On the lack of ambiguity at the heart of 'Open Core'
As I've argued many times over the last few years, ambiguity is really useful… until it isn't. As soon as a concept becomes a dead metaphor it's in trouble. We may be witnessing this with the term 'Open Core':
The open-core model is a business model for the monetization of commercially-produced open-source software. Coined by Andrew Lampitt in 2008, the open-core model primarily involves offering a "core" or feature-limited version of a software product as free and open-source software, while offering "commercial" versions or add-ons as proprietary software. — Wikipedia
Let's zoom out and define our terms, as the above definition lumps together 'Free Software' (actually 'Free Libre Open Source Software', or FLOSS) and 'Open Source Software' (or OSS). All OSS is FLOSS but not all FLOSS is OSS. The open source part is a necessary, but not a sufficient, condition.

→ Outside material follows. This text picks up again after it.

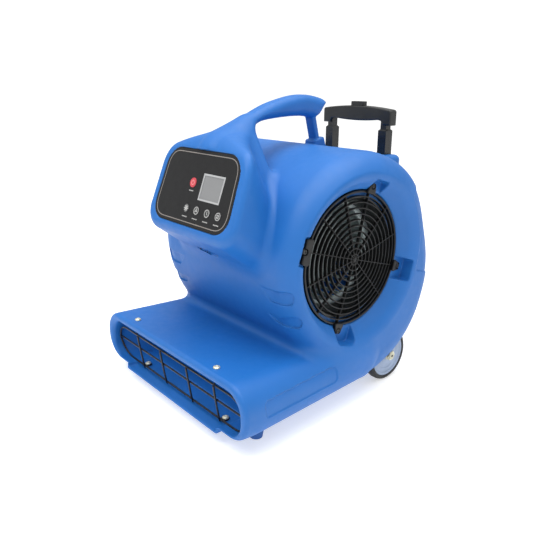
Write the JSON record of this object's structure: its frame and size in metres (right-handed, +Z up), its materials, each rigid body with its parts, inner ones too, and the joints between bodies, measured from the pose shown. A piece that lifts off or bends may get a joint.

FLOSS is as much a political approach as it is a technological one. It's pretty hardcore, and represents a positive (as opposed to a negative) form of liberty. OSS focuses on the negative form of liberty, and the temptation can be to find loopholes in it for commercial gain. This has happened with a bunch of companies using the Open Core model.
The definition of Free Software specifically allows software to be sold by anyone, for as much as they want. Open Core attempts to limit who can make money from software — which seems to be at odds not only with Free Software, but OSS too.
The reason why people don't like the Open Core approach is that it doubles-down on the negative form of liberty, turning Open Source into a dead metaphor. It's extractive, and focused on making capitalists richer instead of the commons.